OK, so what’s the practical difference?
IDE is faithful and dumb. You give it requests, it handles them in the order received. SCSI is smart. You send a bunch of read and write requests, and SCSI will figure out the optimal order to execute them in. That’s why you can defrag a SCSI drive while running other things without interrupting the defrag process very much. (Out of order execution is also one of the main things that makes modern CPUs faster than the 486.)
And if you’re running multiple devices, only one IDE device can talk at a time. SCSI devices can talk until you run out of bandwidth. So 160 MB/sec and 320 MB/sec SCSI is actually useful, unlike 133 MB/sec IDE, which is only useful until your drive’s onboard cache empties. Who cares whether a 2-meg cache empties in 0.0303 seconds or 0.01503 seconds?

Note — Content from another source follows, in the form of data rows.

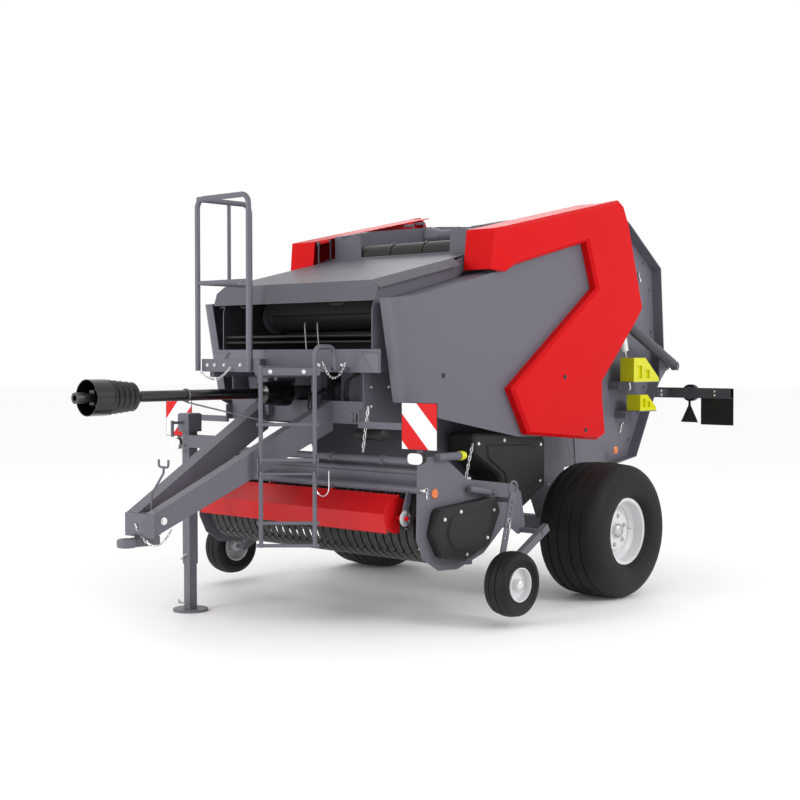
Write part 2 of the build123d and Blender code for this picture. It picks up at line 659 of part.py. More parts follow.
def platform():
    deck = plan_plate(deck_outline(), DECK_Z, DECK_Z + DECK_T)
    toe = plan_plate(deck_outline(DECK_T), TOE_FOOT, TOE_TOP) - plan_plate(deck_outline(), TOE_FOOT, TOE_TOP)
    toe -= block(DECK_HALF + 8, DECK_LEFT + 400, DECK_FRONT - 130, DECK_BACK + 1, DECK_Z + DECK_T, TOE_TOP)
    toe -= block(-DECK_HALF + 1, DECK_LEFT + 4, DECK_BACK - 2, DECK_BACK + 1, TOE_FOOT - 1, TOE_TOP + 1)
    arms = []
    for x in (40 - DECK_HALF, DECK_HALF - 40):
        arms.append(block(x - 20, x + 20, DECK_FRONT + 40, DECK_BACK, DECK_Z - 60, DECK_Z))
        arms.append(block(x - 20, x + 20, FRONT_BEAM_Y - 50, FRONT_BEAM_Y, FRONT_BEAM_Z + 40, DECK_Z - 40))
    return Part() + [deck, toe] + arms


def guard_rail():
    x0 = -DECK_HALF - DECK_T - RAIL_R
    y0 = DECK_FRONT - DECK_T - RAIL_R
    x1 = x0 + RAIL_SPAN
    foot = TOE_FOOT + 5
    front = pipe([(x0, y0, foot), (x0, y0, RAIL_TOP), (x1, y0, RAIL_TOP), (x1, y0, foot)], RAIL_R, 60)
    side = pipe([(x0, y0 + 5, RAIL_TOP), (x0, RAIL_BACK, RAIL_TOP), (x0, RAIL_BACK, foot)], RAIL_R, 60)
    mid_post = bar_z(RAIL_THIN_R - 1, x0, y0 + 260, RAIL_KNEE, RAIL_TOP)
    knee_front = bar_x(RAIL_THIN_R, x0, x1, y0, RAIL_KNEE)
    knee_side = bar_y(RAIL_THIN_R, x0, y0 + 5, RAIL_BACK, RAIL_KNEE)
    return front + side + mid_post + knee_front + knee_side


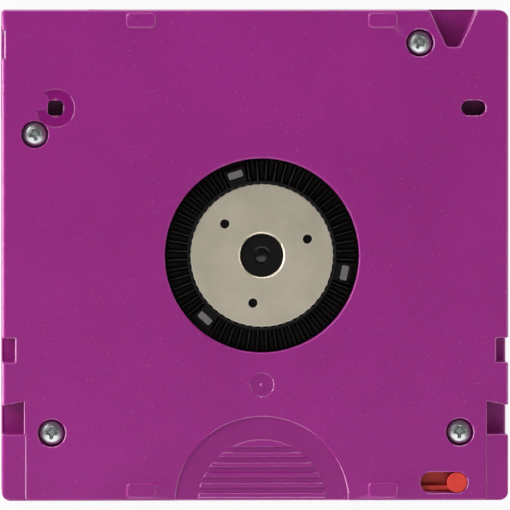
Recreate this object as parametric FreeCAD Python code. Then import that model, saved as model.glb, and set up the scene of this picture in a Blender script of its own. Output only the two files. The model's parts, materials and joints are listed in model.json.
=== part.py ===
import FreeCAD, Part
import math
import os
from FreeCAD import Vector

# Half-inch linear data tape cartridge, single reel, in millimetres.
# It lies on its top cover (Z = 0) with the hub side up. +Y is the front edge, which goes into the
# drive first, -Y is the label edge, and -X is the side with the sliding leader door.

# ---- Modelling allowances ----
merge = 0.1                # overlap that joins two features of one piece
past = 1.0                 # how far a cut runs beyond the face that it opens

# ---- Reel: the case is sized around it ----
flange_r = 48.5            # both reel flanges
flange_t = 1.2
hub_r = 22.0               # the tape winds on this
hub_wall = 2.0             # tube wall
hub_floor_t = 2.0          # wall that carries the clutch, closes the hub's end
spigot_in = 0.3            # hub's spigot stays inside its flange by this
spigot_gap = 0.05
flange_over_tape = 2.0     # flange beyond the wound tape
tape_width = 12.6
tape_play = 0.3            # between the tape and the flanges, both sides together

# ---- Case: walls and lanes around the reel ----
side_wall = 1.8
face_wall = 1.9
reel_end_gap = 0.7         # flange to the front and label walls
reel_side_gap = 1.0        # flange to the plain side wall
door_lane = 3.8            # flange to the door side wall
reel_float_top = 1.7       # flange to the top cover
reel_float_hub = 0.4       # flange to the hub-side cover
top_shell_h = 10.75        # height of the parting plane
corner_r_front_left = 0.8
corner_r_front_right = 2.0
corner_r_rear = 1.8
corner_r_least = 0.4       # inside the walls
wedge_in_left = 18.3       # low tapering bump on the front edge
wedge_l = 7.0
wedge_ramp = 0.6
wedge_out = 0.12
wedge_above_seam = 1.0
seam_groove = 0.22         # small V at the parting plane
bevel_left = 0.54
bevel_right = 0.40
bevel_ends = 0.25

right_x = flange_r + (door_lane + reel_side_gap) / 2 + side_wall
left_x = -right_x
front_y = flange_r + reel_end_gap + side_wall
rear_y = -front_y
hub_x = right_x - side_wall - reel_side_gap - flange_r
hub_y = 0.0
tape_pack_r = flange_r - flange_over_tape
flange_low_z = face_wall + reel_float_top
tape_low_z = flange_low_z + flange_t
tape_high_z = tape_low_z + tape_width + tape_play
flange_top_z = tape_high_z + flange_t
inner_z = flange_top_z + reel_float_hub
face_z = inner_z + face_wall
tape_mid_z = (tape_low_z + tape_high_z) / 2

# ---- Hub-side face features ----
hub_opening_r = 20.2
opening_chamfer = 0.3
thrust_ring_w = 1.4        # ring inside the opening that the flange runs against
thrust_ring_gap = 0.2
foot_w = 6.16
foot_d = 3.16
foot_corner_r = 0.8
foot_h = 0.3
foot_slope = 0.25
foot_left_in = 28.95       # foot centre from the left edge
foot_right_in = 26.15
foot_end_in = 2.1
locate_hole = 3.2          # square hole with rounded corners
locate_hole_r = 0.9
locate_in_left = 11.2
locate_in_front = 20.34
locate_depth = 6.0
locate_boss_wall = 1.0
target_ring_r = 4.0        # shallow C ring around the hole
target_ring_bore = 1.85
target_ring_depth = 0.12
target_ring_middle = 335.0 # the C is closed here
target_ring_half = 150.0
locate_slot_l = 5.04
locate_slot_w = 3.12
locate_slot_in_right = 7.3
gate_r = 2.44
gate_from_hub = 26.9
gate_depth = 0.3
gate_dot_r = 0.35
step_left_in = 5.0         # lowered strips at the label end
step_right_in = 4.6
step_depth = 0.15

# ---- Notches ----
notch_wall = 1.2
v_in_right = 11.5
v_half_mouth = 4.9
v_half_root = 1.25
v_depth = 7.7
v_root_r = 1.0
notch_chamfer = 0.3
side_notch_front = 33.85   # the first pair, from the label edge
side_notch_rear = 28.7
side_notch_in_left = 2.8
side_notch_in_right = 2.55
grip_notch_front = 19.8    # the second pair, mouth edge, from the label edge
grip_notch_rear = 13.7
grip_notch_slant = 0.9
grip_notch_in_left = 4.65
grip_notch_in_right = 4.5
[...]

There’s another advantage to SCSI with multiple devices. With IDE devices, you get two devices per channel, one interrupt per channel. With SCSI, you can do 7 devices per channel and interrupt. Some cards may give you 14. I know a lot of us are awfully crowded for interrupts, so being able to string a ton of devices off a single channel is very appealing. IRQ conflicts are rare these days but they’re not unheard of. SCSI giving you in one interrupt what IDE gives you in four is very nice in a crowded system.